#### Task goal:
Copy down all of the data underneath, exactly as shown.

#### Dataset extract:

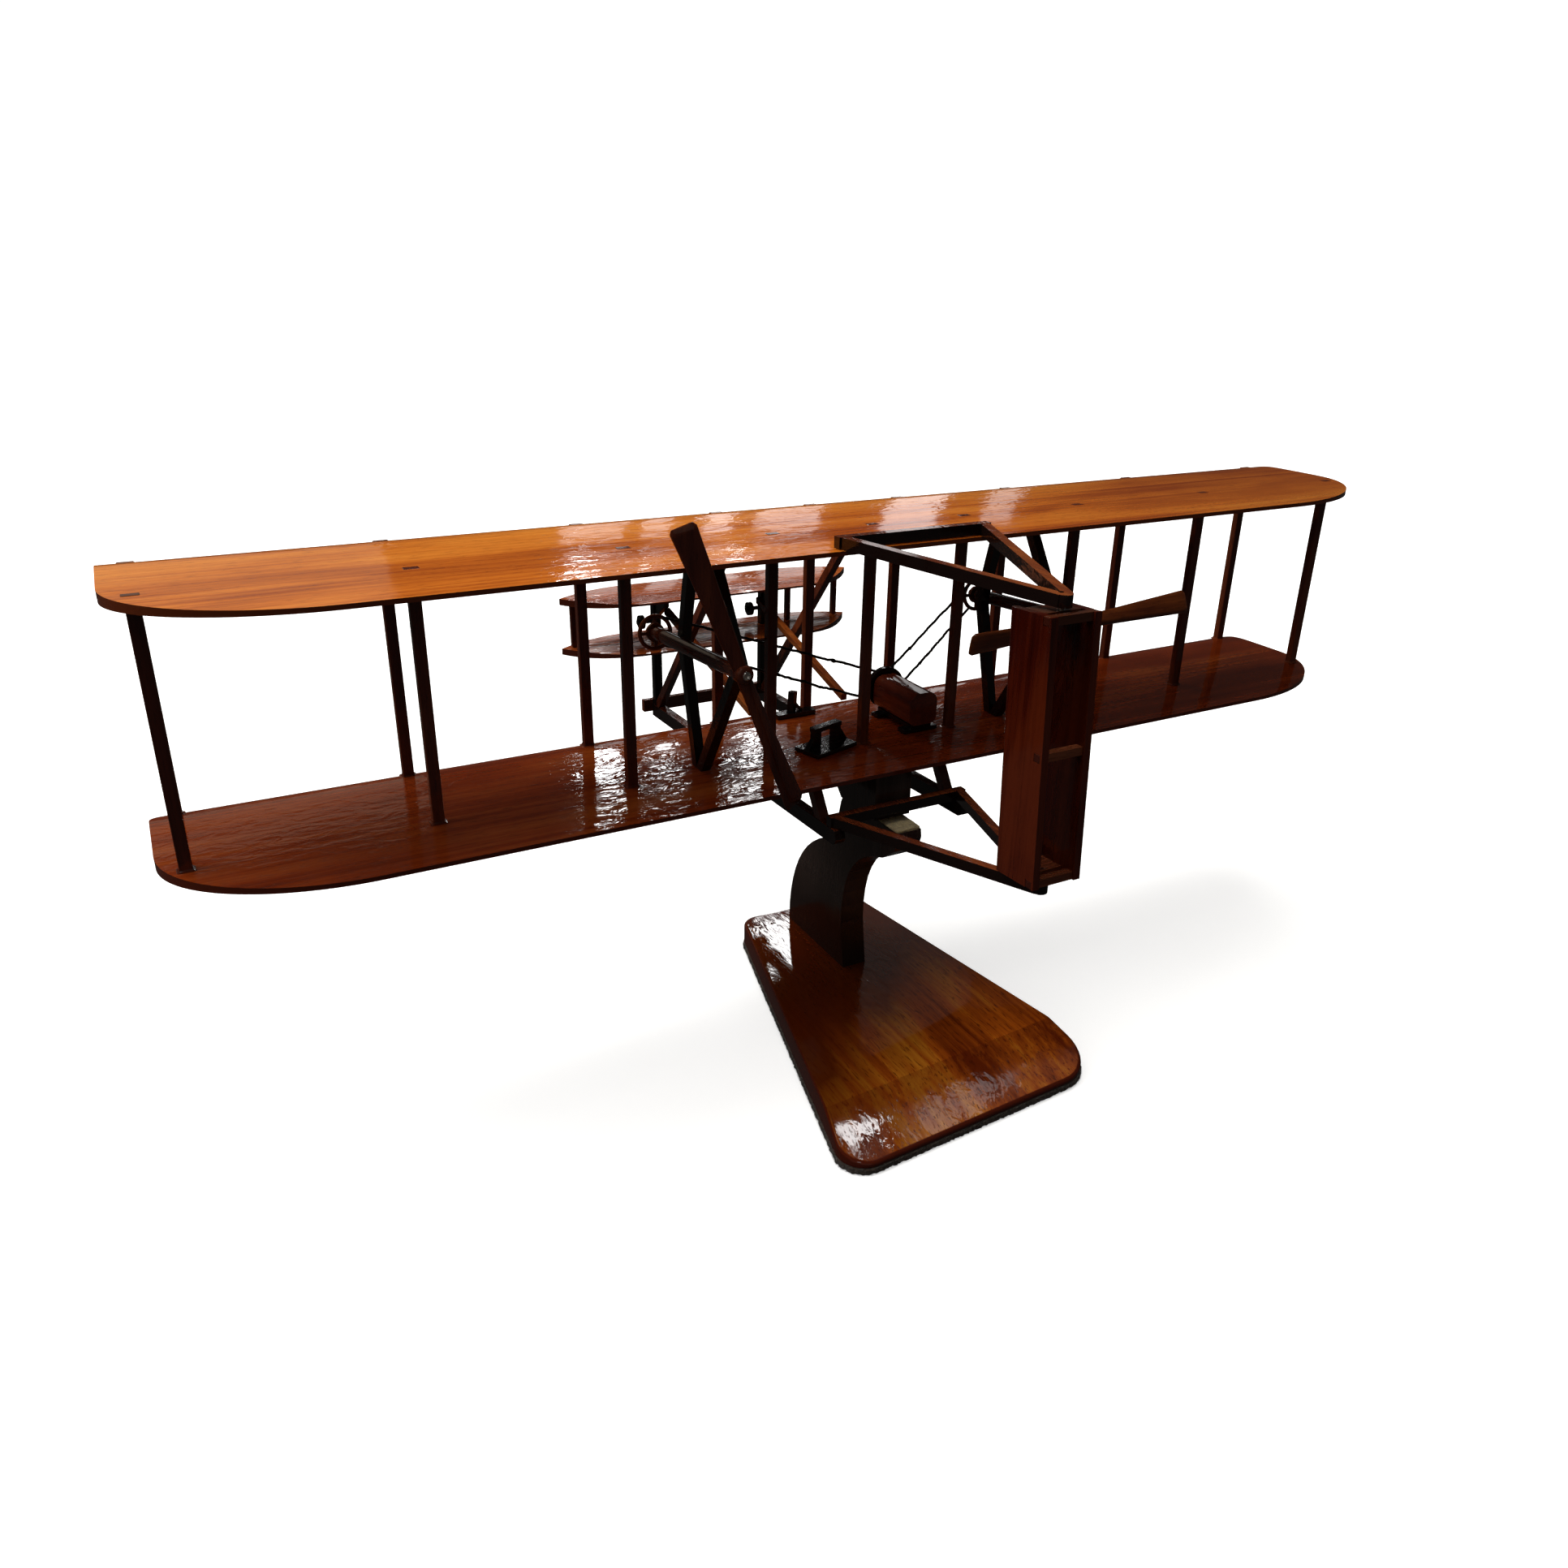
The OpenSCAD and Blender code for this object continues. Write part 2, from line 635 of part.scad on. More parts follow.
// A low seat: a plate, a bridge with an opening under it and a plate sloping down on each side.
module hip_cradle() {
    color(black) translate(cradle_at) rotate([0, 0, 16]) {
        translate([-11, -6, 0]) cube([22, 13, 1.5]);
        for (x = [-8, 2.8]) translate([x, -1, 1.5]) cube([3.8, 2.6, 6.8]);
        translate([-8, -1.4, 8.3]) cube([14.6, 3.4, 1.8]);
        translate([6.6, 1.6, 1.5]) rotate([90, 0, 0]) linear_extrude(2) polygon([[0, 0], [4.4, 0], [0, 6]]);
        translate([-8, 1.6, 1.5]) rotate([90, 0, 0]) linear_extrude(2) polygon([[0, 0], [-3, 0], [0, 4]]);
    }
}

board_at = [-10, 66.5, deck_z + 0.5];
module control_board() {
    color(black) translate(board_at) translate([-9, -2.5, 0]) cube([18, 5, 2]);
}
module control_lever() {
    color(black) between(board_at.z + 2, board_at.z + 20) {
        beam(board_at + [-1.5, 0, 0], board_at + [-0.4, 0.8, 10.5], 3.2, 2.8);
        beam(board_at + [4.6, 0, 0], board_at + [-0.6, 0.6, 6.6], 1.3, 1.3);
    }
}

// ---- tail ----------------------------------------------------------------

// Three bars in a long triangle, round where they meet at the tip.
module outrigger(corner_x, corner_y, z0, tip) {
    for (s = [-1, 1])
        beam([s * corner_x, corner_y, z0 + bar / 2], tip + [s * 1.2, 0, bar / 2], bar, 3.4);
    translate([-corner_x - 2, corner_y - 1.7, z0]) cube([2 * corner_x + 4, 3.4, bar]);
    translate(tip) cylinder(r = 2.6, h = bar, $fn = 40);
}

module upper_outrigger() {
    color(dark) difference() {
        outrigger(29.5, 1, top_z - 0.3, [0, -78.3, top_z - 4.3]);
        rudder_pin_hole();
    }
}
module lower_outrigger() {
    color(dark) difference() {
        outrigger(28.5, 1.5, skid_tail_z, [0, -82, deck_z - 12.4]);
        rudder_pin_hole();
    }
}

module rudder_frame() {
    translate(rudder_top) rotate([-rudder_lean, 0, 0]) children();
}
module rudder_pin_hole() {
    rudder_frame() translate([0, 0, -rudder_h - 20]) cylinder(r = rudder_pin_r, h = rudder_h + 40, $fn = 24);
}

module rudder_pins() {
    color([0.75, 0.72, 0.68]) rudder_frame() {
        translate([0, 0, -2.4]) cylinder(r = rudder_pin_r, h = 5, $fn = 24);
        translate([0, 0, -rudder_h - 2.6]) cylinder(r = rudder_pin_r, h = 5, $fn = 24);
    }
}

fin_front = 11.5;
slat_depth = 3;
slat_t = 2.8;
slat_zs = [-slat_t, -rudder_h / 2 - 1.4, -rudder_h];
module fin() {
    translate([0, 0, -rudder_h]) linear_extrude(rudder_h) union() {
        translate([-fin_t / 2, fin_front - rudder_chord]) square([fin_t, rudder_chord - fin_t / 2]);
        translate([0, fin_front - fin_t / 2]) circle(r = fin_t / 2, $fn = 32);
    }
}

// The rear slats, with the tenons that pass through both sides.
module rear_slats(grow = 0) {
    for (z = slat_zs)
        translate([-rudder_w / 2 - grow, fin_front - rudder_chord + 0.8, z])
            cube([rudder_w + 2 * grow, slat_depth, slat_t]);
}

module rudder_sides() {
    color(mahogany) rudder_frame() difference() {
        each_side() translate([(rudder_w - fin_t) / 2, 0, 0]) fin();
        rear_slats(1);
    }
}

module rudder_slats() {
    inner = rudder_w - 2 * fin_t;
    color(mahogany) rudder_frame() difference() {
        union() {
            rear_slats();
            for (z = [-slat_t, -rudder_h])
                translate([-inner / 2, -1.8, z]) cube([inner, 9.6, slat_t]);
        }
        translate([0, 0, -rudder_h - 1])
            cylinder(r = rudder_pin_r + rudder_pin_play, h = rudder_h + 2, $fn = 32);
    }
}

base_felt();
stand_base();
base_screws();
stand_arm();
arm_pad();
stand_peg();
saddle_block();
lower_wing();
upper_wing();
for (i = rows) front_strut(i);
for (i = rows) rear_strut(i);
port_skid();
starboard_skid();
skid_crossbar();
skid_legs();
nose_posts();
upper_braces();
lower_braces();
upper_elevator();
lower_elevator();
elevator_struts();
elevator_brackets();
elevator_pulleys();
port_shaft();
starboard_shaft();
port_shaft_braces();
starboard_shaft_braces();
sprockets();
prop_nails();
port_propeller();
starboard_propeller();
port_chain();
starboard_chain();
engine_block();
engine_mount();
flywheel();
hip_cradle();
control_board();
control_lever();
upper_outrigger();
lower_outrigger();
rudder_pins();
rudder_sides();
rudder_slats();
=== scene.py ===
"""Looks for a varnished wooden desk model of an early pusher biplane on its stand.

Metres, in the CAD's own frame: +X is the model's starboard side, +Y its nose, +Z up.
"""
import json
import math

import bpy
from mathutils import Matrix, Vector, noise


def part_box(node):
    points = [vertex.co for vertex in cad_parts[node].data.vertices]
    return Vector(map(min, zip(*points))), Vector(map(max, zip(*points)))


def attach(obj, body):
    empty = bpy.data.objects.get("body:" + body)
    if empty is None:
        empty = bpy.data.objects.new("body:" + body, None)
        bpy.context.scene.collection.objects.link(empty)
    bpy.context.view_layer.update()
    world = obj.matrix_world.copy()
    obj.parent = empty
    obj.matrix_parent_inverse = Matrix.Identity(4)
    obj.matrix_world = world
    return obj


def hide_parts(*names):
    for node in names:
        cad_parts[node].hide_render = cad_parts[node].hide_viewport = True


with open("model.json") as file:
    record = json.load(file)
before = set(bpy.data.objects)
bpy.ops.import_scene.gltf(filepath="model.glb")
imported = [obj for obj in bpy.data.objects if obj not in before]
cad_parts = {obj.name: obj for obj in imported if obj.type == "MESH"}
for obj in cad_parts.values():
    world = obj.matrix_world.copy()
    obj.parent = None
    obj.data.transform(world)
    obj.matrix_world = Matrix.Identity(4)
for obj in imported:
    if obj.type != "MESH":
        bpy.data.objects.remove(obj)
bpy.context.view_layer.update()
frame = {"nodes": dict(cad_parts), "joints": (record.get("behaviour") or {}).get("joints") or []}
NODES = frame["nodes"]

MM = 0.001
UP = Vector((0, 0, 1))


# ---- camera --------------------------------------------------------------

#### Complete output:
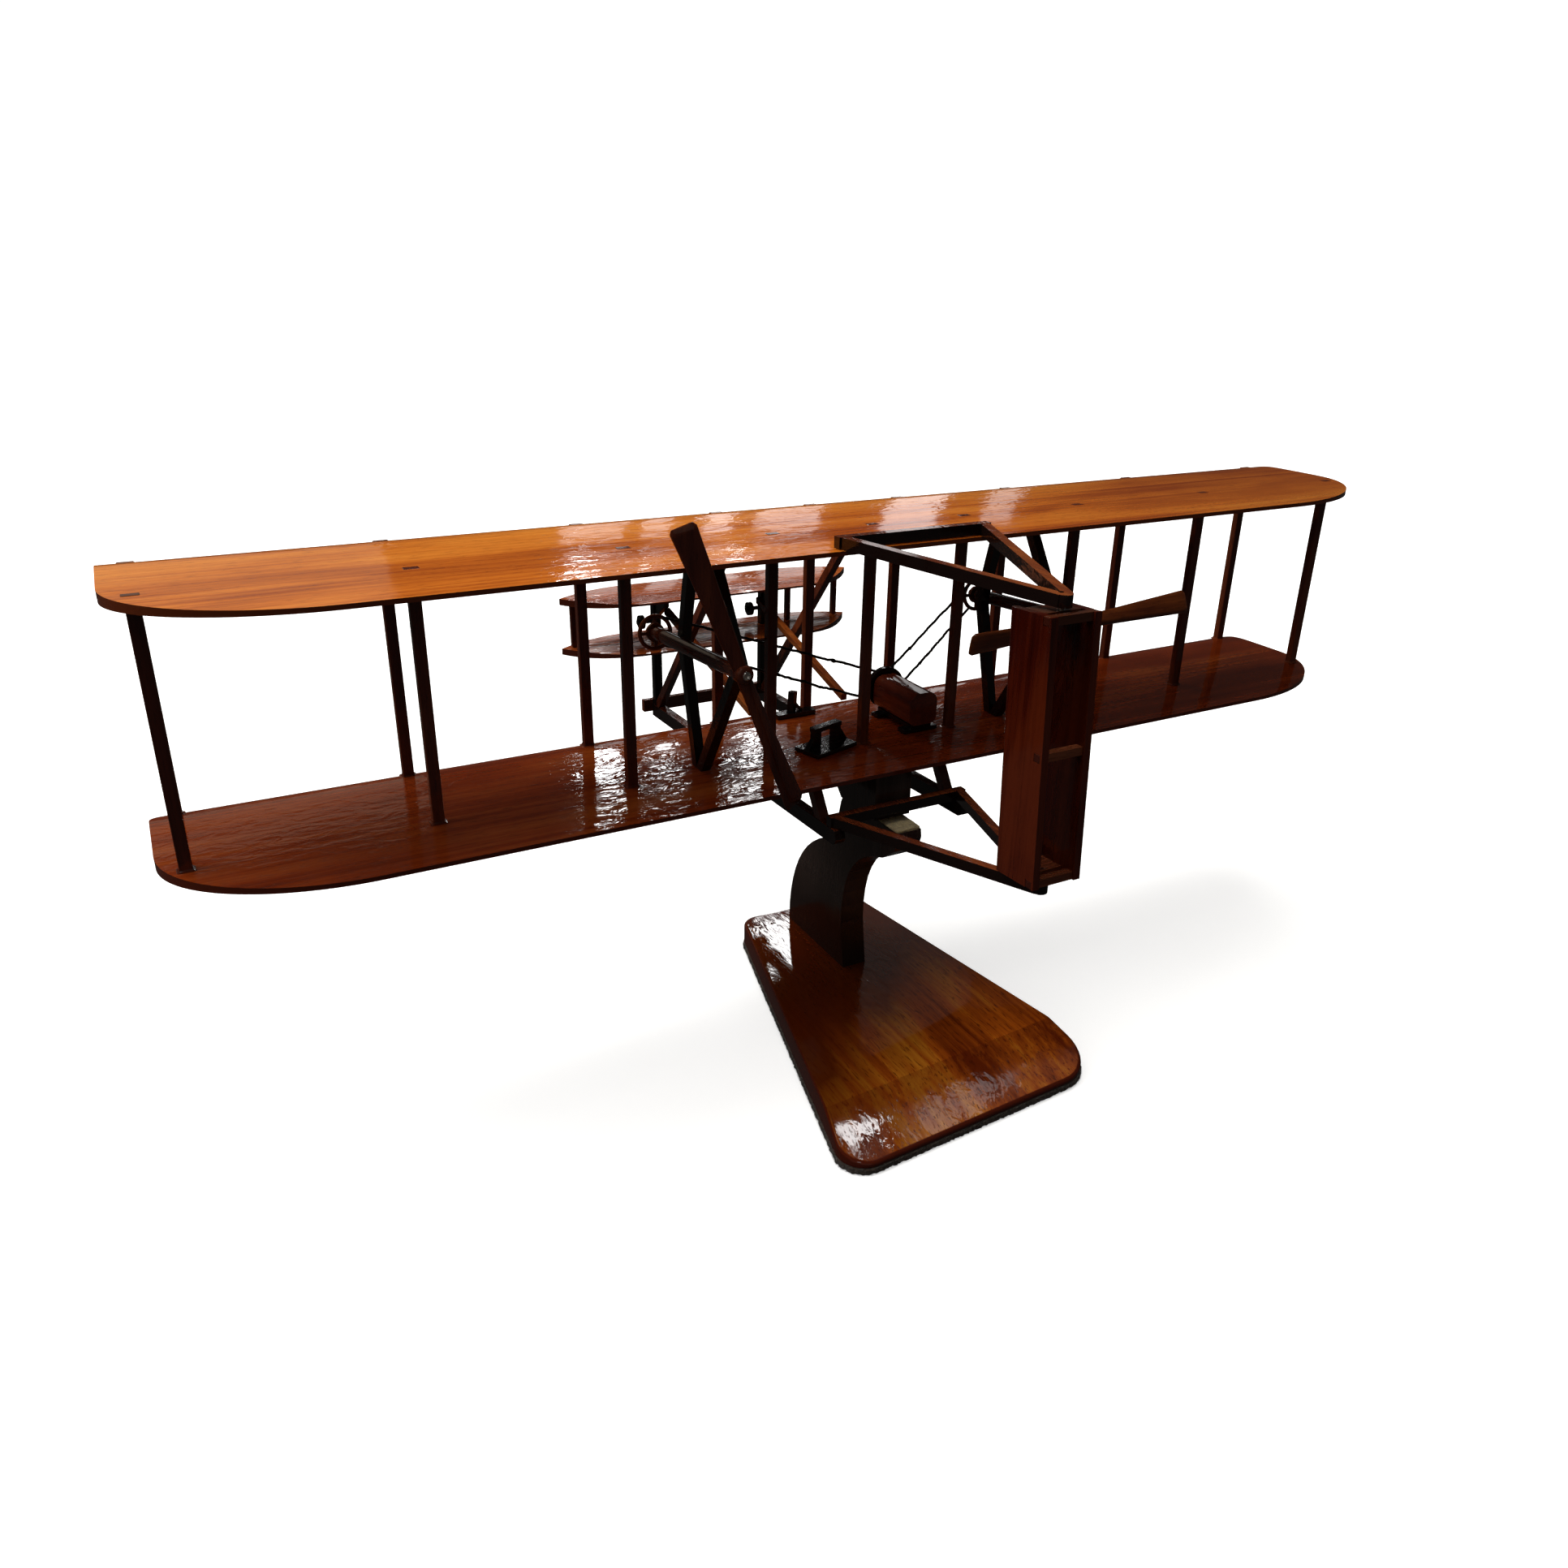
The OpenSCAD and Blender code for this object continues. Write part 2, from line 635 of part.scad on. More parts follow.
// A low seat: a plate, a bridge with an opening under it and a plate sloping down on each side.
module hip_cradle() {
    color(black) translate(cradle_at) rotate([0, 0, 16]) {
        translate([-11, -6, 0]) cube([22, 13, 1.5]);
        for (x = [-8, 2.8]) translate([x, -1, 1.5]) cube([3.8, 2.6, 6.8]);
        translate([-8, -1.4, 8.3]) cube([14.6, 3.4, 1.8]);
        translate([6.6, 1.6, 1.5]) rotate([90, 0, 0]) linear_extrude(2) polygon([[0, 0], [4.4, 0], [0, 6]]);
        translate([-8, 1.6, 1.5]) rotate([90, 0, 0]) linear_extrude(2) polygon([[0, 0], [-3, 0], [0, 4]]);
    }
}

board_at = [-10, 66.5, deck_z + 0.5];
module control_board() {
    color(black) translate(board_at) translate([-9, -2.5, 0]) cube([18, 5, 2]);
}
module control_lever() {
    color(black) between(board_at.z + 2, board_at.z + 20) {
        beam(board_at + [-1.5, 0, 0], board_at + [-0.4, 0.8, 10.5], 3.2, 2.8);
        beam(board_at + [4.6, 0, 0], board_at + [-0.6, 0.6, 6.6], 1.3, 1.3);
    }
}

// ---- tail ----------------------------------------------------------------

// Three bars in a long triangle, round where they meet at the tip.
module outrigger(corner_x, corner_y, z0, tip) {
    for (s = [-1, 1])
        beam([s * corner_x, corner_y, z0 + bar / 2], tip + [s * 1.2, 0, bar / 2], bar, 3.4);
    translate([-corner_x - 2, corner_y - 1.7, z0]) cube([2 * corner_x + 4, 3.4, bar]);
    translate(tip) cylinder(r = 2.6, h = bar, $fn = 40);
}

module upper_outrigger() {
    color(dark) difference() {
        outrigger(29.5, 1, top_z - 0.3, [0, -78.3, top_z - 4.3]);
        rudder_pin_hole();
    }
}
module lower_outrigger() {
    color(dark) difference() {
        outrigger(28.5, 1.5, skid_tail_z, [0, -82, deck_z - 12.4]);
        rudder_pin_hole();
    }
}

module rudder_frame() {
    translate(rudder_top) rotate([-rudder_lean, 0, 0]) children();
}
module rudder_pin_hole() {
    rudder_frame() translate([0, 0, -rudder_h - 20]) cylinder(r = rudder_pin_r, h = rudder_h + 40, $fn = 24);
}

module rudder_pins() {
    color([0.75, 0.72, 0.68]) rudder_frame() {
        translate([0, 0, -2.4]) cylinder(r = rudder_pin_r, h = 5, $fn = 24);
        translate([0, 0, -rudder_h - 2.6]) cylinder(r = rudder_pin_r, h = 5, $fn = 24);
    }
}

fin_front = 11.5;
slat_depth = 3;
slat_t = 2.8;
slat_zs = [-slat_t, -rudder_h / 2 - 1.4, -rudder_h];
module fin() {
    translate([0, 0, -rudder_h]) linear_extrude(rudder_h) union() {
        translate([-fin_t / 2, fin_front - rudder_chord]) square([fin_t, rudder_chord - fin_t / 2]);
        translate([0, fin_front - fin_t / 2]) circle(r = fin_t / 2, $fn = 32);
    }
}

// The rear slats, with the tenons that pass through both sides.
module rear_slats(grow = 0) {
    for (z = slat_zs)
        translate([-rudder_w / 2 - grow, fin_front - rudder_chord + 0.8, z])
            cube([rudder_w + 2 * grow, slat_depth, slat_t]);
}

module rudder_sides() {
    color(mahogany) rudder_frame() difference() {
        each_side() translate([(rudder_w - fin_t) / 2, 0, 0]) fin();
        rear_slats(1);
    }
}

module rudder_slats() {
    inner = rudder_w - 2 * fin_t;
    color(mahogany) rudder_frame() difference() {
        union() {
            rear_slats();
            for (z = [-slat_t, -rudder_h])
                translate([-inner / 2, -1.8, z]) cube([inner, 9.6, slat_t]);
        }
        translate([0, 0, -rudder_h - 1])
            cylinder(r = rudder_pin_r + rudder_pin_play, h = rudder_h + 2, $fn = 32);
    }
}

base_felt();
stand_base();
base_screws();
stand_arm();
arm_pad();
stand_peg();
saddle_block();
lower_wing();
upper_wing();
for (i = rows) front_strut(i);
for (i = rows) rear_strut(i);
port_skid();
starboard_skid();
skid_crossbar();
skid_legs();
nose_posts();
upper_braces();
lower_braces();
upper_elevator();
lower_elevator();
elevator_struts();
elevator_brackets();
elevator_pulleys();
port_shaft();
starboard_shaft();
port_shaft_braces();
starboard_shaft_braces();
sprockets();
prop_nails();
port_propeller();
starboard_propeller();
port_chain();
starboard_chain();
engine_block();
engine_mount();
flywheel();
hip_cradle();
control_board();
control_lever();
upper_outrigger();
lower_outrigger();
rudder_pins();
rudder_sides();
rudder_slats();
=== scene.py ===
"""Looks for a varnished wooden desk model of an early pusher biplane on its stand.

Metres, in the CAD's own frame: +X is the model's starboard side, +Y its nose, +Z up.
"""
import json
import math

import bpy
from mathutils import Matrix, Vector, noise


def part_box(node):
    points = [vertex.co for vertex in cad_parts[node].data.vertices]
    return Vector(map(min, zip(*points))), Vector(map(max, zip(*points)))


def attach(obj, body):
    empty = bpy.data.objects.get("body:" + body)
    if empty is None:
        empty = bpy.data.objects.new("body:" + body, None)
        bpy.context.scene.collection.objects.link(empty)
    bpy.context.view_layer.update()
    world = obj.matrix_world.copy()
    obj.parent = empty
    obj.matrix_parent_inverse = Matrix.Identity(4)
    obj.matrix_world = world
    return obj


def hide_parts(*names):
    for node in names:
        cad_parts[node].hide_render = cad_parts[node].hide_viewport = True


with open("model.json") as file:
    record = json.load(file)
before = set(bpy.data.objects)
bpy.ops.import_scene.gltf(filepath="model.glb")
imported = [obj for obj in bpy.data.objects if obj not in before]
cad_parts = {obj.name: obj for obj in imported if obj.type == "MESH"}
for obj in cad_parts.values():
    world = obj.matrix_world.copy()
    obj.parent = None
    obj.data.transform(world)
    obj.matrix_world = Matrix.Identity(4)
for obj in imported:
    if obj.type != "MESH":
        bpy.data.objects.remove(obj)
bpy.context.view_layer.update()
frame = {"nodes": dict(cad_parts), "joints": (record.get("behaviour") or {}).get("joints") or []}
NODES = frame["nodes"]

MM = 0.001
UP = Vector((0, 0, 1))


# ---- camera --------------------------------------------------------------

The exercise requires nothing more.